▶ **DATA SEGMENT**
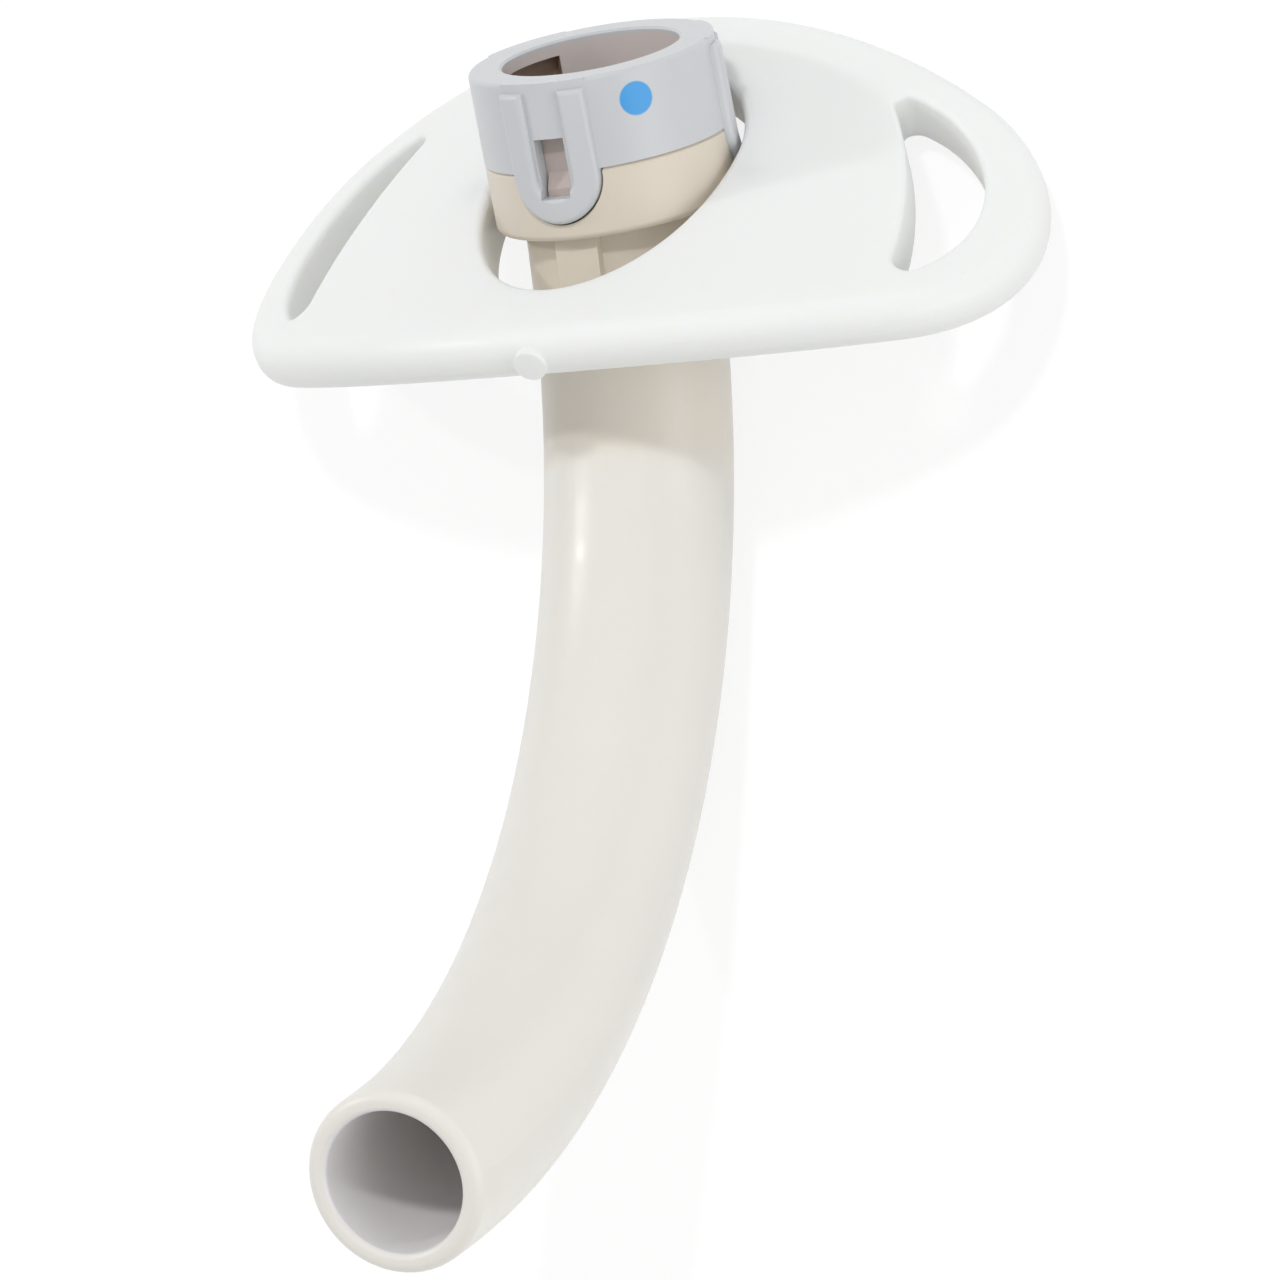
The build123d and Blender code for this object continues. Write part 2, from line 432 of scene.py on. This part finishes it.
class Plastic:
    """A node material for a plastic, built up from one Principled shader."""

    def __init__(self, name, colour, roughness, softness, scatter=MM):
        self.material = bpy.data.materials.new(name)
        self.material.use_nodes = True
        self.tree = self.material.node_tree
        self.shader = self.tree.nodes["Principled BSDF"]
        self.shader.inputs["Base Color"].default_value = rgba(colour)
        self.shader.inputs["Roughness"].default_value = roughness
        self.shader.inputs["IOR"].default_value = PLASTIC_IOR
        self.shader.inputs["Subsurface Weight"].default_value = softness
        self.shader.inputs["Subsurface Scale"].default_value = scatter
        self.shader.inputs["Subsurface Radius"].default_value = SCATTER_BY_COLOUR
        self.place = self.node("ShaderNodeTexCoord").outputs["Object"]

    def node(self, kind, **settings):
        """A new node with its settings."""
        made = self.tree.nodes.new(kind)
        for name, value in settings.items():
            setattr(made, name, value)
        return made

    def link(self, source, target):
        """Joins an output to an input."""
        self.tree.links.new(source, target)

    def noise(self, size, detail=2.0, place=None):
        """Noise whose features are about a size, at a place or the object's own."""
        made = self.node("ShaderNodeTexNoise")
        made.inputs["Scale"].default_value = 1.0 / size
        made.inputs["Detail"].default_value = detail
        self.link(place or self.place, made.inputs["Vector"])
        return made.outputs["Fac"]

    def within(self, value, limit, fade):
        """1 where a value is under a limit and 0 where it is over, fading from one to the other."""
        made = self.node("ShaderNodeMapRange", interpolation_type="SMOOTHSTEP")
        made.inputs["From Min"].default_value = limit + fade
        made.inputs["From Max"].default_value = limit - fade
        self.link(value, made.inputs["Value"])
        return made.outputs["Result"]

    def mixed(self, amount, first, second):
        """Two colours mixed by an amount, where either may be an output."""
        made = self.node("ShaderNodeMix", data_type="RGBA")
        self.link(amount, made.inputs["Factor"])
        for slot, value in (("A", first), ("B", second)):
            socket = next(s for s in made.inputs if s.name == slot and s.type == "RGBA")
            if isinstance(value, bpy.types.NodeSocket):
                self.link(value, socket)
            else:
                socket.default_value = rgba(value)
        return next(s for s in made.outputs if s.type == "RGBA")

    def toned(self, noise, colour, tones):
        """A colour that noise varies from its lightest tone to its darkest."""
        lightest, darkest = tones
        return self.mixed(noise, shade(colour, lightest), shade(colour, darkest))

    def maths(self, operation, first, second):
        """One sum on two values, where either may be an output."""
        made = self.node("ShaderNodeMath", operation=operation)
        for socket, value in zip(made.inputs, (first, second)):
            if isinstance(value, bpy.types.NodeSocket):
                self.link(value, socket)
            else:
                socket.default_value = value
        return made.outputs[0]

    def distance(self, first, second):
        """How far off a place is that lies at two distances along axes at a right angle."""
        squares = [self.maths("MULTIPLY", side, side) for side in (first, second)]
        return self.maths("SQRT", self.maths("ADD", *squares), 0.0)

    def bumps(self, *layers):
        """Fine relief from pairs of a height and its depth, one on the other."""
        normal = None
        for height, depth in layers:
            made = self.node("ShaderNodeBump")
            made.inputs["Strength"].default_value = 1.0
            made.inputs["Distance"].default_value = depth
            self.link(height, made.inputs["Height"])
            if normal:
                self.link(normal, made.inputs["Normal"])
            normal = made.outputs["Normal"]
        self.link(normal, self.shader.inputs["Normal"])

    def colour(self, output):
        """Feeds the shader's colour."""
        self.link(output, self.shader.inputs["Base Color"])

    def roughness(self, noise, middle, spread):
        """Feeds the shader's roughness, which noise takes down and up from its middle by a spread."""
        down, up = spread
        made = self.node("ShaderNodeMapRange")
        made.inputs["From Min"].default_value = NOISE_LOW
        made.inputs["From Max"].default_value = NOISE_HIGH
        made.inputs["To Min"].default_value = middle + down
        made.inputs["To Max"].default_value = middle + up
        self.link(noise, made.inputs["Value"])
        self.link(made.outputs["Result"], self.shader.inputs["Roughness"])

    def put_on(self, node):
        """Puts the material on a piece of the frame."""
        frame["nodes"][node].material_slots[0].material = self.material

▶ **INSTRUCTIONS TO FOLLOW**
Copy out the whole listing exactly; please set it all down.

▶ **REPLY TO THE TASK**
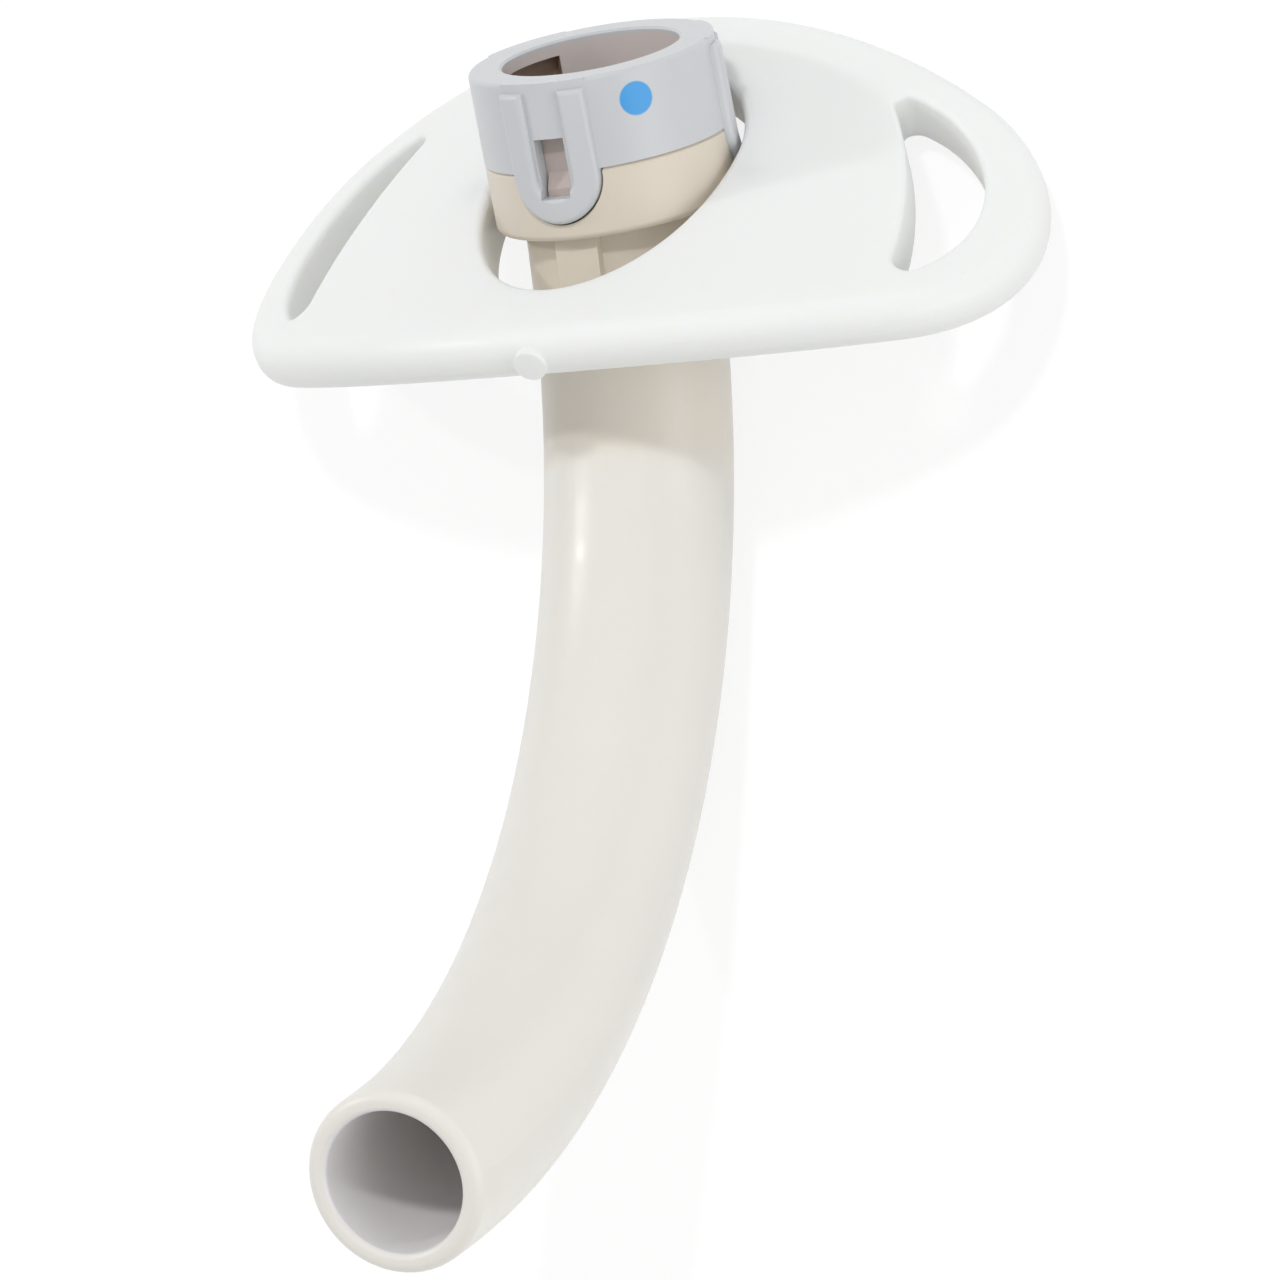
The build123d and Blender code for this object continues. Write part 2, from line 432 of scene.py on. This part finishes it.
class Plastic:
    """A node material for a plastic, built up from one Principled shader."""

    def __init__(self, name, colour, roughness, softness, scatter=MM):
        self.material = bpy.data.materials.new(name)
        self.material.use_nodes = True
        self.tree = self.material.node_tree
        self.shader = self.tree.nodes["Principled BSDF"]
        self.shader.inputs["Base Color"].default_value = rgba(colour)
        self.shader.inputs["Roughness"].default_value = roughness
        self.shader.inputs["IOR"].default_value = PLASTIC_IOR
        self.shader.inputs["Subsurface Weight"].default_value = softness
        self.shader.inputs["Subsurface Scale"].default_value = scatter
        self.shader.inputs["Subsurface Radius"].default_value = SCATTER_BY_COLOUR
        self.place = self.node("ShaderNodeTexCoord").outputs["Object"]

    def node(self, kind, **settings):
        """A new node with its settings."""
        made = self.tree.nodes.new(kind)
        for name, value in settings.items():
            setattr(made, name, value)
        return made

    def link(self, source, target):
        """Joins an output to an input."""
        self.tree.links.new(source, target)

    def noise(self, size, detail=2.0, place=None):
        """Noise whose features are about a size, at a place or the object's own."""
        made = self.node("ShaderNodeTexNoise")
        made.inputs["Scale"].default_value = 1.0 / size
        made.inputs["Detail"].default_value = detail
        self.link(place or self.place, made.inputs["Vector"])
        return made.outputs["Fac"]

    def within(self, value, limit, fade):
        """1 where a value is under a limit and 0 where it is over, fading from one to the other."""
        made = self.node("ShaderNodeMapRange", interpolation_type="SMOOTHSTEP")
        made.inputs["From Min"].default_value = limit + fade
        made.inputs["From Max"].default_value = limit - fade
        self.link(value, made.inputs["Value"])
        return made.outputs["Result"]

    def mixed(self, amount, first, second):
        """Two colours mixed by an amount, where either may be an output."""
        made = self.node("ShaderNodeMix", data_type="RGBA")
        self.link(amount, made.inputs["Factor"])
        for slot, value in (("A", first), ("B", second)):
            socket = next(s for s in made.inputs if s.name == slot and s.type == "RGBA")
            if isinstance(value, bpy.types.NodeSocket):
                self.link(value, socket)
            else:
                socket.default_value = rgba(value)
        return next(s for s in made.outputs if s.type == "RGBA")

    def toned(self, noise, colour, tones):
        """A colour that noise varies from its lightest tone to its darkest."""
        lightest, darkest = tones
        return self.mixed(noise, shade(colour, lightest), shade(colour, darkest))

    def maths(self, operation, first, second):
        """One sum on two values, where either may be an output."""
        made = self.node("ShaderNodeMath", operation=operation)
        for socket, value in zip(made.inputs, (first, second)):
            if isinstance(value, bpy.types.NodeSocket):
                self.link(value, socket)
            else:
                socket.default_value = value
        return made.outputs[0]

    def distance(self, first, second):
        """How far off a place is that lies at two distances along axes at a right angle."""
        squares = [self.maths("MULTIPLY", side, side) for side in (first, second)]
        return self.maths("SQRT", self.maths("ADD", *squares), 0.0)

    def bumps(self, *layers):
        """Fine relief from pairs of a height and its depth, one on the other."""
        normal = None
        for height, depth in layers:
            made = self.node("ShaderNodeBump")
            made.inputs["Strength"].default_value = 1.0
            made.inputs["Distance"].default_value = depth
            self.link(height, made.inputs["Height"])
            if normal:
                self.link(normal, made.inputs["Normal"])
            normal = made.outputs["Normal"]
        self.link(normal, self.shader.inputs["Normal"])

    def colour(self, output):
        """Feeds the shader's colour."""
        self.link(output, self.shader.inputs["Base Color"])

    def roughness(self, noise, middle, spread):
        """Feeds the shader's roughness, which noise takes down and up from its middle by a spread."""
        down, up = spread
        made = self.node("ShaderNodeMapRange")
        made.inputs["From Min"].default_value = NOISE_LOW
        made.inputs["From Max"].default_value = NOISE_HIGH
        made.inputs["To Min"].default_value = middle + down
        made.inputs["To Max"].default_value = middle + up
        self.link(noise, made.inputs["Value"])
        self.link(made.outputs["Result"], self.shader.inputs["Roughness"])

    def put_on(self, node):
        """Puts the material on a piece of the frame."""
        frame["nodes"][node].material_slots[0].material = self.material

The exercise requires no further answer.